Quem entende o luto como uma profecia de boca fechada, cara triste e olhos no chão, terá a sua própria forma de encarar a vida - e a morte. Só peço que entendam que há quem cante, quem dance, quem vire minis em semelhante situação. E nenhuma, nenhuma, está escrita em documento oficial sobre como viver a morte alheia.
Não há leis para a dor.
Parece mto bom.
Tenho de ler isso.
Li o livro em inglês e passados uns tempos, por curiosidade, espreitei o de um amigo, em português. Há muita coisa "lost in translation", há expressões brutais tipicamente "british" que não têm piada nenhuma em português.
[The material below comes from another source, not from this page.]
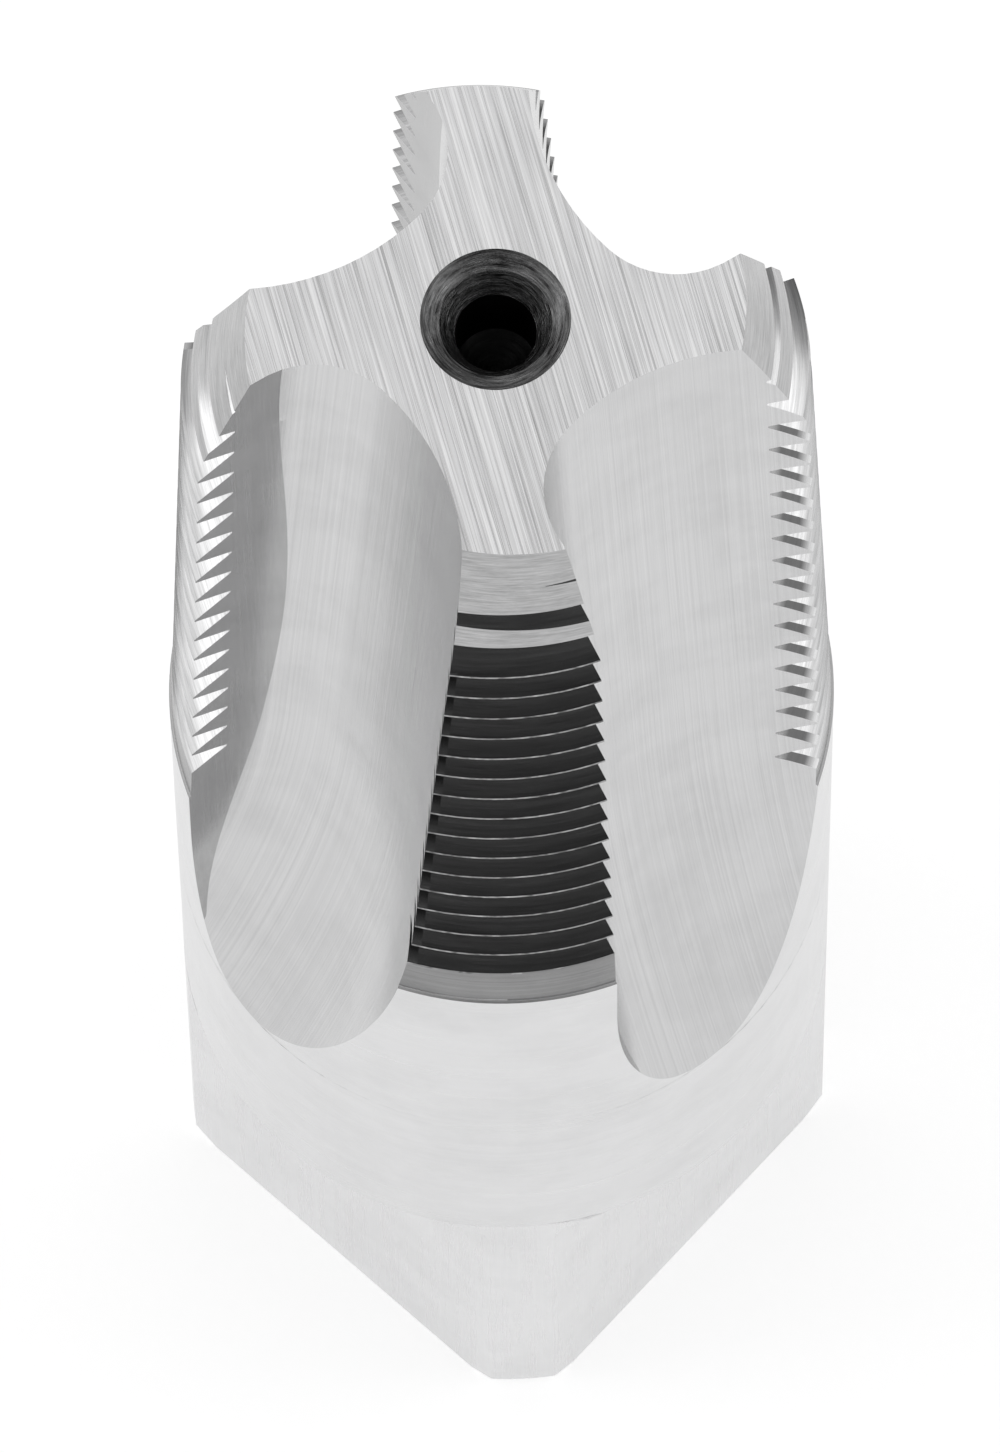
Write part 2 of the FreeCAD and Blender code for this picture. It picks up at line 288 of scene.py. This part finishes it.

É mais grave que isso, Éter. A versão portuguesa (a que li, pelo menos) obriga a um esforço constante de retroversão, já que há coisas ininteligíveis. A tradutora percebe tanto de terminologia futebolística como eu culinária togolesa. Ficas, página após página, com a sensação de que estás a perder coisas, ideias, palavras, expressões eventualmente brilhantes. Há passagens que aqui cito que foram retocadas por mim - sem pedir licença a ninguém nem nada, assim à bruta.
Tens que o apreciar como deve ser, então. Vale a pena, acredita. Não sei se será fácil encontrá-lo numa livraria em inglês, mas podes encomendar na Amazon ou noutro site do género.
O caso já está tratado e, dentro de um ou dois meses, terei o prazer de o ler na sua forma original. Obrigado.